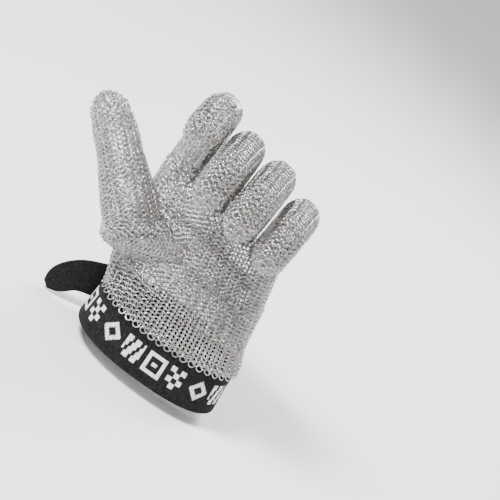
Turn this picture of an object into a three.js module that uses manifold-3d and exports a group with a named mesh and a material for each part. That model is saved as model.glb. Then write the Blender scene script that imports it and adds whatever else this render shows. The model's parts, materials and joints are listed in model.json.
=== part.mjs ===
// A left-hand chain mail glove, closed in a grip round an empty space, with a woven wrist strap.
// Millimetres. +Z runs up the axis of the wrist opening, -Y is the palm side and -X the thumb side.
// The origin is the middle of the wrist opening, level with the strap's lower edge.
// Each stretch of ring fabric is a thin shell of the fabric's thickness. Stretches that stay in shape
// are sleeves, and the knuckle stretches between them are the ones that bend.

import * as THREE from 'three';
import { mergeVertices } from 'three/addons/utils/BufferGeometryUtils.js';
import Module from 'manifold-3d';

// Ring fabric
const MAIL = 1.5; // thickness of the fabric over its crossing rings
const GAP = 0.3; // clearance between neighbouring pieces
const END_GAP = 1.5 * GAP; // the same along a digit, where the ends are slanted
const SIDE_GAP = 2 * GAP; // the same along the hand's two sides
const WRIST_EXTENSION = 19; // degrees by which the hand leans back from the wrist opening's axis

// Wrist strap, measured on its outer face
const STRAP_WIDTH = 22;
const WRIST_HALF_WIDTH = 39.8;
const WRIST_HALF_DEPTH = 27.5;
const WRIST_TURN = 8; // degrees by which the wrist's oval is turned about +Z
const WRIST_SQUARENESS = 2.3; // 2 is an ellipse
const STRAP_TAPER = 1.8; // how much closer to the wrist the strap's upper edge lies
const STRAP_SHIFT = 1.4; // how far towards the thumb the strap's upper edge lies
const WEBBING = 1.2; // thickness of the woven band
const TAPE = 0.8; // thickness of the hook tape and of the loop tape
const TAPE_MARGIN = 1.5; // from the tapes' edges to the webbing's edges
const RIM_OVERLAP = 2; // how far the palm's mail hangs down over the strap

// Places round the wrist, in degrees from +X towards the back of the hand
const BAND_START = 58;
const BAND_END = 396;
const FOLD = 1.5; // of free turn at the fold where the flap peels back
const FLAP_START = BAND_END + FOLD;
const FLAP_CLIMBED = 360 + BAND_START - 1; // where the flap has risen over the start of the band
const FLAP_END = 490;
const TAPE_START = BAND_START + 3;
const TAPE_END = FLAP_END - 360 - 2;

// Free tail of the strap: the middle of its route outwards, measured from the flap's end
const TAIL_ROUTE = [[-9.26, -6.17, -0.4], [-20.26, -11.17, -4.6], [-28.76, -15.67, -15.6]];
const TAIL_TWIST = 30; // degrees that the tail turns about its own length
const TAIL_GAP = 0.9; // along the strap, where the tail starts to fold away from the flap
const TAIL_END_WIDTH = 15; // width just before the rounded end
const TAIL_STEPS = 14;
const TAIL_ROUND_STEPS = 4; // the last of them, which form the rounded end
const TAIL_ROUNDING = 0.96; // 1 would bring the end to a point

// Palm
const PALM_HALF_DEPTH = 13; // at the knuckles
const KNUCKLE_LINE_HEIGHT = 86; // height of the index finger's base hinge up the hand
const KNUCKLE_LINE_SLOPE = -0.15; // height lost for each millimetre towards the little finger
const KNUCKLE_SQUARENESS = 3.4;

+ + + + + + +

### The request
Write out the whole listing again, exactly as it stands.

### In response
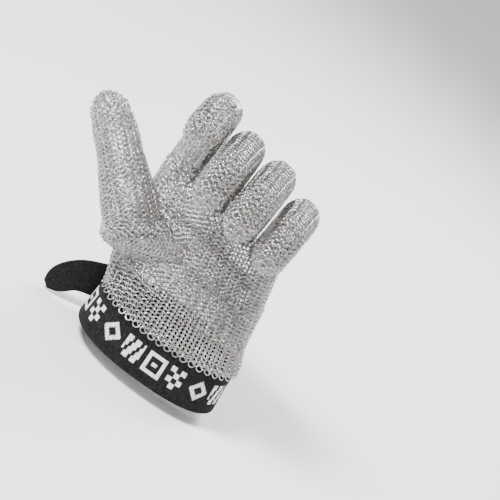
Turn this picture of an object into a three.js module that uses manifold-3d and exports a group with a named mesh and a material for each part. That model is saved as model.glb. Then write the Blender scene script that imports it and adds whatever else this render shows. The model's parts, materials and joints are listed in model.json.
=== part.mjs ===
// A left-hand chain mail glove, closed in a grip round an empty space, with a woven wrist strap.
// Millimetres. +Z runs up the axis of the wrist opening, -Y is the palm side and -X the thumb side.
// The origin is the middle of the wrist opening, level with the strap's lower edge.
// Each stretch of ring fabric is a thin shell of the fabric's thickness. Stretches that stay in shape
// are sleeves, and the knuckle stretches between them are the ones that bend.

import * as THREE from 'three';
import { mergeVertices } from 'three/addons/utils/BufferGeometryUtils.js';
import Module from 'manifold-3d';

// Ring fabric
const MAIL = 1.5; // thickness of the fabric over its crossing rings
const GAP = 0.3; // clearance between neighbouring pieces
const END_GAP = 1.5 * GAP; // the same along a digit, where the ends are slanted
const SIDE_GAP = 2 * GAP; // the same along the hand's two sides
const WRIST_EXTENSION = 19; // degrees by which the hand leans back from the wrist opening's axis

// Wrist strap, measured on its outer face
const STRAP_WIDTH = 22;
const WRIST_HALF_WIDTH = 39.8;
const WRIST_HALF_DEPTH = 27.5;
const WRIST_TURN = 8; // degrees by which the wrist's oval is turned about +Z
const WRIST_SQUARENESS = 2.3; // 2 is an ellipse
const STRAP_TAPER = 1.8; // how much closer to the wrist the strap's upper edge lies
const STRAP_SHIFT = 1.4; // how far towards the thumb the strap's upper edge lies
const WEBBING = 1.2; // thickness of the woven band
const TAPE = 0.8; // thickness of the hook tape and of the loop tape
const TAPE_MARGIN = 1.5; // from the tapes' edges to the webbing's edges
const RIM_OVERLAP = 2; // how far the palm's mail hangs down over the strap

// Places round the wrist, in degrees from +X towards the back of the hand
const BAND_START = 58;
const BAND_END = 396;
const FOLD = 1.5; // of free turn at the fold where the flap peels back
const FLAP_START = BAND_END + FOLD;
const FLAP_CLIMBED = 360 + BAND_START - 1; // where the flap has risen over the start of the band
const FLAP_END = 490;
const TAPE_START = BAND_START + 3;
const TAPE_END = FLAP_END - 360 - 2;

// Free tail of the strap: the middle of its route outwards, measured from the flap's end
const TAIL_ROUTE = [[-9.26, -6.17, -0.4], [-20.26, -11.17, -4.6], [-28.76, -15.67, -15.6]];
const TAIL_TWIST = 30; // degrees that the tail turns about its own length
const TAIL_GAP = 0.9; // along the strap, where the tail starts to fold away from the flap
const TAIL_END_WIDTH = 15; // width just before the rounded end
const TAIL_STEPS = 14;
const TAIL_ROUND_STEPS = 4; // the last of them, which form the rounded end
const TAIL_ROUNDING = 0.96; // 1 would bring the end to a point

// Palm
const PALM_HALF_DEPTH = 13; // at the knuckles
const KNUCKLE_LINE_HEIGHT = 86; // height of the index finger's base hinge up the hand
const KNUCKLE_LINE_SLOPE = -0.15; // height lost for each millimetre towards the little finger
const KNUCKLE_SQUARENESS = 3.4;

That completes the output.